Excimer and electron transfer quenching studies of a cyclometalated platinum complex

Luminescence quenching studies of a cyclometalated complex, platinum(II) (2-(4′,6′-difluorophenyl)pyridinato-N,C2′)(2,4-pentanedionato-O,O) (FPt), in solution at room temperature are reported. The FPt complex undergoes efficient self-quenching in solution at room temperature that can be successfully modeled by a monomer/excimer phosphorescence mechanism with a diffusion limited rate constant (4.2 ± 0.3 × 109 M−1 s−1). The emission lifetimes for FPt monomer and excimer in 2-methyltetrahydrofuran at room temperature are 330 ns (±15 ns) and 135 ns (±10 ns), respectively.

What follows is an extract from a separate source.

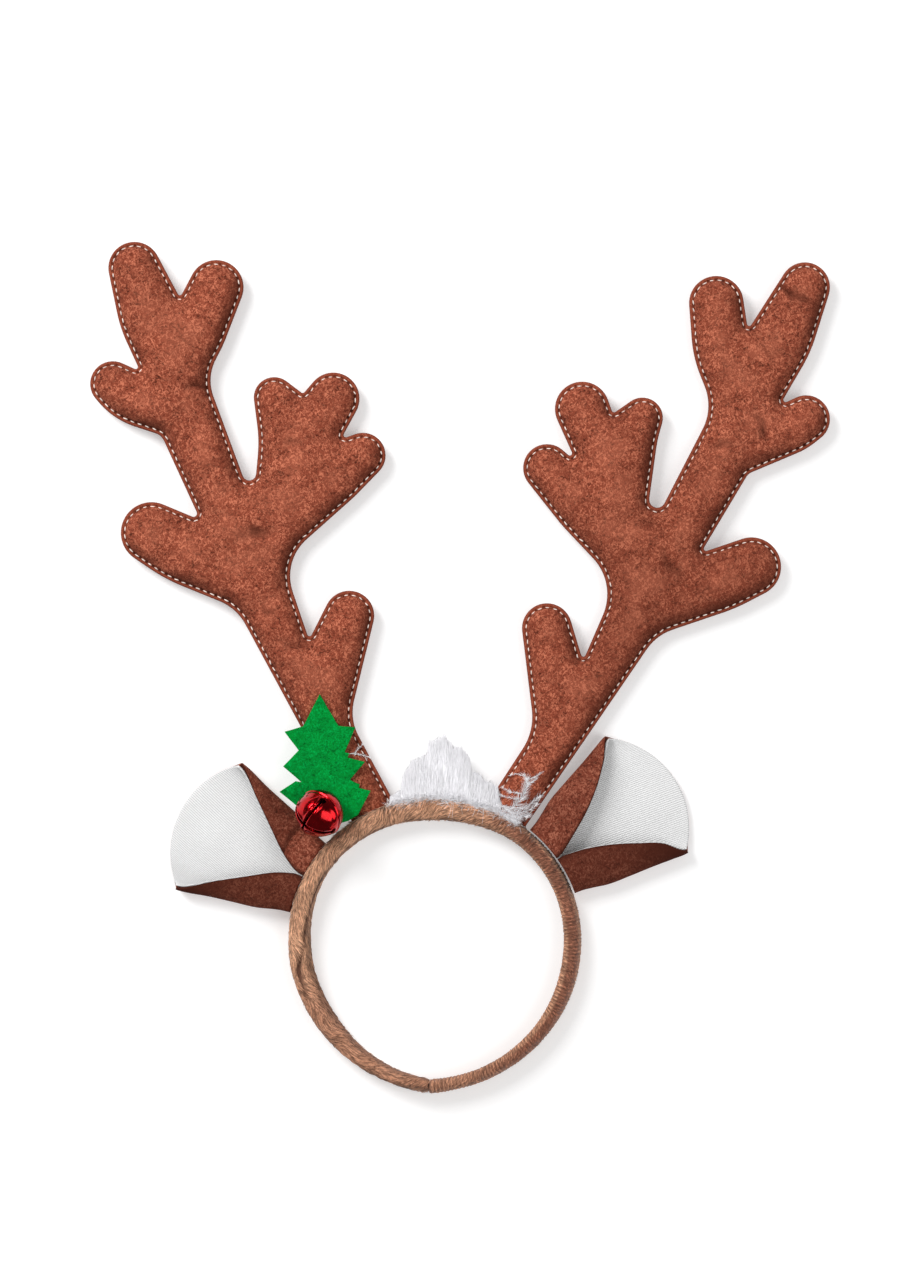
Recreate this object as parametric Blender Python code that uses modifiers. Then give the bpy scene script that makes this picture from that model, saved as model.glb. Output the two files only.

The excited state properties of FPt were also investigated. A triplet energy ET of 2.8 eV and excited-state reduction potential E(FPt*/−) of 0.81 V versus SCE were determined from quenching studies in agreement with values estimated from emission spectra and a thermochemical cycle. The excited-state oxidation potential E(FPt*/+) cannot be determined from electrochemical data since FPt undergoes irreversible oxidation. However, a value of E(FPt*/+) = −1.41 V versus SCE was established from an electron transfer quenching study and thus, a ground state oxidation potential for FPt can be estimated to be 1.30 V versus SCE.